The letter said Northern Ireland was a form of accession state because the EU had guaranteed it membership in a united Ireland.
That could provide a legal basis for appointing observers, although the justification for their presence would be representing Irish citizens in Northern Ireland, who are also EU citizens, and addressing the democratic deficit in the Windsor Framework, under which Northern Ireland is subject to EU laws.
In reality, observers have no meaningful input at the European Parliament – they cannot vote and may only speak at committees. The parliament has no role in the operation of the Windsor Framework nor is it a conventional legislature. It cannot pass its own laws.
Were it possible for observers to represent Irish citizens and influence the Windsor Framework then both goals would clash as the framework affects everyone in Northern Ireland: British, Irish and other.
The letter’s arguments were a flimsy disguise for its true purpose: advancing Sinn Féin’s campaign for the EU to be a “persuader” for a united Ireland – or more correctly for the party to be able to claim EU institutions are taking an interest in the issue thanks to Sinn Féin.
But the EU has a host of reasons, internal and external, not to be seen to encourage the pre-emptive break-up of the UK. It seems telling, though, that only one MEP from beyond Ireland put their name to a letter that risked sending that signal.
Most other signatories may have felt they were doing no harm.
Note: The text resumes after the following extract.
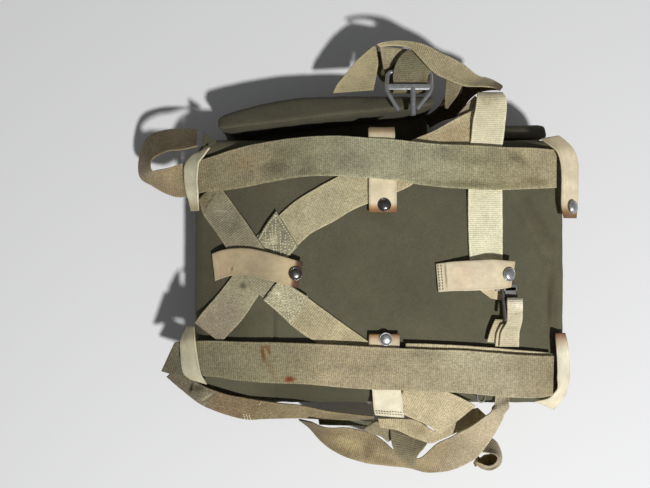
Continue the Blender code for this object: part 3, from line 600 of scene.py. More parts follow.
# The harness ring's bent rod with its two ends at the tongue, and its tongue. Columns: x, y, z
RING_FRAME = (
    (28, 222, 117), (11, 251, 114), (14, 279, 106), (74, 279, 106), (74, 251, 114),
    (53, 224, 117),
)
RING_TONGUE = ((48, 254, 113.5), (48, 216, 116))

# The harness ring's cross bar and the friction buckle's plates and bar.
# Columns of the flat ones: centre x, y, z and size x, y, z
RING_PLATE = (42.5, 256.0, 113.8, 62, 8.4, 3.2)
BUCKLE_PLATES = (
    (172, -22, 131.4, 30, 10, 2.4),
    (178, -28, 131.4, 16, 14, 2.4),
)
BUCKLE_BAR = ((166.5, -22, 131.8), (166.5, -66, 145.0))

# Small ring beside the ribbed strap
SMALL_RING_CENTRE = (141, -173, 121.0)

# Colour of each band along its length. Columns: share of the length, red, green, blue
TONES = {
    "upper_wide_strap": (
        (0.0, 150, 132, 100), (0.08, 130, 116, 88), (0.14, 134, 120, 91), (0.19, 148, 132, 101),
        (0.24, 156, 139, 108), (0.3, 142, 132, 103), (0.4, 148, 137, 108), (0.5, 148, 143, 113),
        (0.6, 176, 171, 140), (0.76, 172, 166, 134), (0.88, 164, 154, 121), (1.0, 166, 154, 122),
    ),
    "riser_strap": (
        (0.0, 208, 190, 154), (0.05, 210, 193, 158), (0.09, 231, 225, 191), (0.45, 230, 223, 190),
        (0.7, 228, 218, 184), (1.0, 223, 213, 177),
    ),
    "rising_diagonal_strap": (
        (0.0, 197, 184, 145), (0.2, 191, 175, 138), (0.4, 192, 182, 145), (0.62, 187, 176, 141),
        (0.8, 168, 161, 130), (1.0, 147, 135, 113),
    ),
    "falling_diagonal_strap": (
        (0.0, 141, 133, 105), (0.3, 148, 138, 114), (0.5, 159, 152, 124), (0.7, 180, 168, 132),
        (0.85, 187, 174, 138), (1.0, 183, 172, 134),
    ),
    "rising_stitched_end": (
        (0.0, 160, 153, 124), (1.0, 152, 148, 120),
    ),
    "falling_stitched_end": (
        (0.0, 175, 168, 136), (0.5, 186, 178, 146), (1.0, 172, 164, 134),
    ),
    "lower_wide_strap": (
        (0.0, 104, 97, 79), (0.1, 128, 121, 95), (0.3, 138, 130, 102), (0.45, 168, 154, 123),
        (0.7, 168, 157, 126), (0.88, 171, 160, 132), (1.0, 150, 137, 108),
    ),
    "lower_strap_layer": (
        (0.0, 186, 174, 140), (1.0, 196, 184, 150),
    ),
    "low_left_strap": (
        (0.0, 132, 121, 97), (0.1, 130, 119, 95), (0.16, 128, 119, 96), (0.22, 124, 116, 93),
        (0.26, 122, 104, 78), (0.5, 132, 118, 86), (0.75, 147, 132, 97), (1.0, 124, 113, 86),
    ),
    "ribbed_strap": (
        (0.0, 188, 175, 139), (1.0, 196, 181, 146),
    ),
    "long_twisted_strap": (
        (0.0, 173, 162, 136), (0.22, 186, 171, 140), (0.36, 175, 160, 131), (0.5, 142, 126, 97),
        (0.62, 155, 139, 107), (0.8, 150, 134, 102), (0.92, 128, 112, 83), (1.0, 110, 97, 73),
    ),
    "short_band": (
        (0.0, 176, 162, 128), (1.0, 186, 172, 138),
    ),
    "curl_band": (
        (0.0, 128, 119, 94), (1.0, 150, 138, 108),
    ),
    "fold_piece": (
        (0.0, 138, 127, 102), (1.0, 150, 138, 112),
    ),
    "end_loop": (
        (0.0, 156, 143, 116), (0.3, 160, 147, 122), (0.52, 170, 157, 130), (0.62, 168, 150, 112),
        (1.0, 150, 132, 98),
    ),
    "top_left_leg": (
        (0.0, 156, 144, 112), (0.5, 164, 152, 119), (1.0, 150, 138, 108),
    ),
    "top_fold": (
        (0.0, 158, 148, 119), (1.0, 135, 125, 97),
    ),
    "ring_web": (
        (0.0, 92, 84, 62), (0.5, 100, 92, 70), (0.58, 120, 112, 88), (0.8, 124, 118, 92),
        (1.0, 118, 111, 86),
    ),
    # top_right_arc: from 0.58 of its length on, the tail that folds back under the arc is painted dark
    # brown as painted shade; it is the same webbing.
    "top_right_arc": (
        (0.0, 195, 181, 144), (0.1, 183, 169, 132), (0.26, 167, 155, 122), (0.44, 181, 168, 131),
        (0.54, 166, 154, 120), (0.58, 78, 68, 50), (1.0, 54, 47, 34),
    ),
    "top_right_leg": (
        (0.0, 128, 118, 92), (1.0, 118, 108, 84),
    ),
    "small_fold": (
        (0.0, 160, 149, 124), (1.0, 152, 140, 114),
    ),
    # buckle_tail_top: the bright tone at 0.75 of its length is a painted highlight on the top of the
    # roll, and the darker end is painted shade where the tail turns under.
    "buckle_tail_top": (
        (0.0, 198, 186, 155), (0.5, 205, 195, 165), (0.75, 223, 213, 187), (1.0, 144, 132, 106),
    ),
    "buckle_tail_middle": (
        (0.0, 202, 190, 157), (1.0, 190, 177, 143),
    ),
    "buckle_tail_lower": (
        (0.0, 202, 190, 157), (1.0, 182, 168, 134),
    ),
    "edge_strip": (
        (0.0, 105, 104, 88), (1.0, 105, 104, 88),
    ),
    "canvas_ear": (
        (0.0, 87, 86, 66), (1.0, 80, 78, 60),
    ),
    "middle_keeper": (
        (0.0, 226, 208, 170), (0.05, 214, 190, 150), (0.22, 204, 182, 144), (0.3, 184, 166, 130),
        (0.6, 178, 162, 128), (0.82, 206, 186, 146), (0.91, 214, 188, 146), (0.95, 100, 66, 40),
        (1.0, 84, 50, 28),
    ),
    "right_keeper": (
        (0.0, 236, 222, 188), (0.3, 240, 222, 186), (0.5, 238, 222, 188), (0.8, 232, 216, 180),
        (1.0, 222, 202, 164),
    ),
    "upper_tab": (
        (0.0, 128, 84, 50), (0.05, 190, 146, 98), (0.1, 250, 234, 196), (0.75, 250, 236, 198),
        (0.88, 246, 228, 188), (0.93, 168, 138, 104), (0.96, 226, 200, 160), (1.0, 236, 216, 178),
    ),
    "lower_tab": (
        (0.0, 240, 230, 200), (0.8, 236, 226, 194), (0.93, 214, 190, 150), (1.0, 140, 98, 60),
    ),
    "corner_keeper_upper_left": (
        (0.0, 204, 193, 158), (0.3, 242, 234, 199), (0.8, 248, 239, 204), (1.0, 177, 163, 128),
    ),
    "corner_keeper_lower_left": (
        (0.0, 174, 162, 130), (0.25, 204, 195, 162), (0.8, 213, 205, 176), (1.0, 204, 193, 160),
    ),
    "corner_keeper_upper_right": (
        (0.0, 120, 84, 54), (0.07, 160, 124, 86), (0.14, 226, 206, 172), (0.25, 236, 222, 188),
        (0.7, 228, 213, 179), (1.0, 208, 192, 156),
    ),
    "corner_keeper_lower_right": (
        (0.0, 116, 80, 55), (0.12, 206, 187, 158), (0.25, 248, 239, 212), (0.8, 244, 233, 204),
        (1.0, 233, 220, 189),
    ),
}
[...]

The letter was polite and its request was safely doomed.
Every Irish political party has to manage the complicated relationship between their commitment to a united Ireland and their rivalry with Sinn Féin. Participating in an empty gesture might reasonably be judged the easiest way for a quiet life.
The British government studiously ignored the letter. Unionist parties complained, but they could not sustain a row with nobody arguing back.
Alas, that was not enough for Sinn Féin. On Monday it brought a motion to the Northern Ireland Assembly supporting the letter and calling for observer status.
Debate predictably split along green and orange lines. Unionists deployed Stormont’s cross-community veto, the petition of concern, to ensure the motion did not pass – the first use of this mechanism in five years.
The nastiness of the debate and the use of the petition contributed to the mounting sense of rancour and instability in Northern Ireland politics.
However, the most immediate harm was to Alliance, which was once again knocked off the tightrope it must walk between unionism and nationalism.
The centrist party is fiercely pro-European and was bound to support the motion, exposing it to attack from unionists.
A cunning move might have been to support the petition as well, on the grounds that observer status should not happen without consensus, just as Brexit should not have happened without consensus. That would have been audacious, especially as Alliance wants reform of the petition.
Instead it went too far in the opposite direction, denouncing use of the mechanism “in this context” as “a shameful perversion of democracy and a blatant abuse of process”.
Although the petition has become contentious, largely due to past abuse by the Democratic Unionist Party, it was legitimately deployed on Monday.
Unionist and nationalist parties will be quietly content to see Alliance lose its balance; they will be hoping to pick up some of its voters. The hope of many others for the centre ground in Northern Ireland has suffered another blow.
But Fine Gael, Fianna Fáil and Labour did what was best for them in the moment, and as far as politics in the Republic is concerned that is clearly what matters most.